On the issue of remoteness, the judge's assessment was a good one, in that it was increasingly likely as time passed that Economy Bag would want to squeeze Jackson's profit margins. To avoid further cost, that award (four years) would be restored.

Lord Walker made some interesting observations on the rule in Hadley v Baxendale.

46. In my opinion the familiar passage from the judgment of Baron Alderson, which Lord Hope sets out in his opinion, cannot be construed and applied as if it were a statutory text, nor are its two limbs mutually exclusive. The first limb, that is that the damages should be

"... such as may fairly and reasonably be considered [as] . . . arising naturally, ie according to the usual course of things, from such breach of contract itself",

tends to beg the question, since it makes the damages recoverable under the first limb depend on how the breach of contract is characterised. If for instance (by reference to the facts of Hadley v Baxendale itself) the breach is described simply as a carrier's failure to convey goods from Gloucester and deliver them to Greenwich within two days as promised, it is a matter of speculation what damages would arise naturally and in the ordinary course. If on the other hand the breach is described as a delay in delivering to the manufacturer at Greenwich a broken crankshaft to serve as a model for a new crankshaft urgently required for the only steam engine at a busy flour mill at Gloucester (which was standing idle until the new crankshaft arrived) then loss of business profits is seen to be an entirely natural consequence. The appropriate characterisation of the breach depends on the terms of the contract, its business context, and the reasonable contemplation of the parties (although Baron Alderson used the latter expression in relation to the second limb). He referred, at p 356, to the plaintiffs' failure to make known to the defendants:

"... the special circumstances, which perhaps, would have made it a reasonable and natural consequence of such breach of contract."

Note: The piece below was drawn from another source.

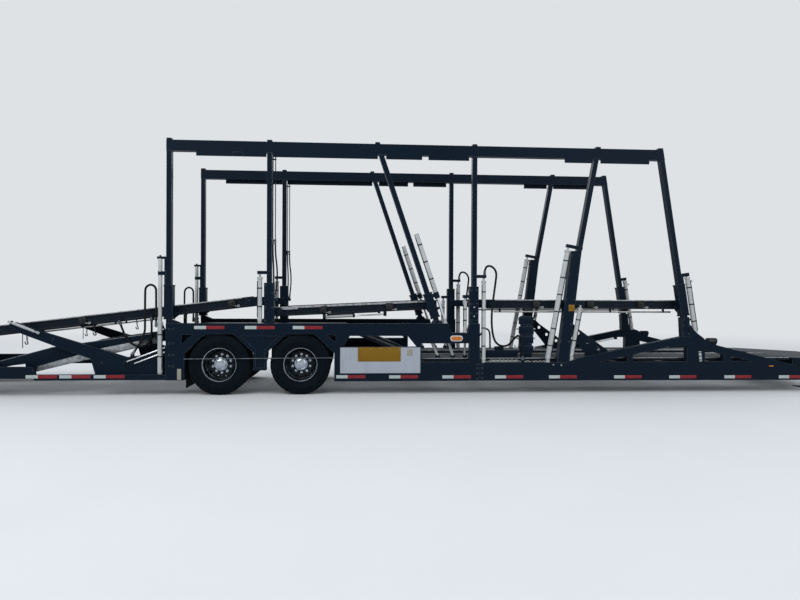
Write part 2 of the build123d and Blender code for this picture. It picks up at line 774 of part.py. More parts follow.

47. This point was very clearly explained by Lord Reid in Czarnikow Ltd v Koufos [1969] 1 AC 350, 383-5. He said at page 385A:

"I do not think that it was intended that there were to be two rules or that two different standards or tests were to be applied."

At page 385F he continued:

"The crucial question is whether, on the information available to the defendant when the contract was made, he should, or the reasonable man in his position would, have realised that such loss was sufficiently likely to result from the breach of contract to make it proper to hold that the loss flowed naturally from the breach or that loss of that kind should have been within his contemplation."

48. The common ground of the two limbs is what the contract-breaker knew or must be taken to have known, so as to bring the loss within the reasonable contemplation of the parties: see para (4) in the summary by Asquith LJ (giving the judgment of the Court of Appeal) in Victoria Laundry (Windsor) Ltd v Newman Industries Ltd [1949] 2 KB 528, 539. (That judgment received a mixed reception from this House in Czarnikow v Koufos [1969] 1 AC 350: Lord Morris of Borth-y-Gest, at p 399, found it "a most valuable analysis" but Lord Upjohn, at p 423, described it as a "colourful interpretation" of Hadley v Baxendale and Lord Reid, at pp 388-90, criticised some aspects of it, but not para (4) of Asquith LJ's summary.)

49. The common ground between the two limbs of the rule has also been noted by Evans LJ (with whom Waite LJ and Sir John May agreed) in Kpohraror v Woolwich Building Society [1996] 4 All ER 119. Evans LJ said (at pp 127-128):

"I would prefer to hold that the starting point of any application of Hadley v Baxendale] is the extent of the shared knowledge of both parties when the contract was made (see generally Chitty on Contracts, 27th ed (1994), Vol 1, para 26-023, including the possibility that knowledge of the defendant alone is enough). When that is established, it may often be the case that the first and second parts of the rule overlap, or at least that it seems unnecessary to draw a clear line of demarcation between them. This seems to me to be consistent with the commonsense approach suggested by Scarman LJ in H Parsons (Livestock) Ltd v Uttley Ingham & Co Ltd [1978] 1 All ER 525 at 541, [1978] QB 791 at 813, and to be applicable here."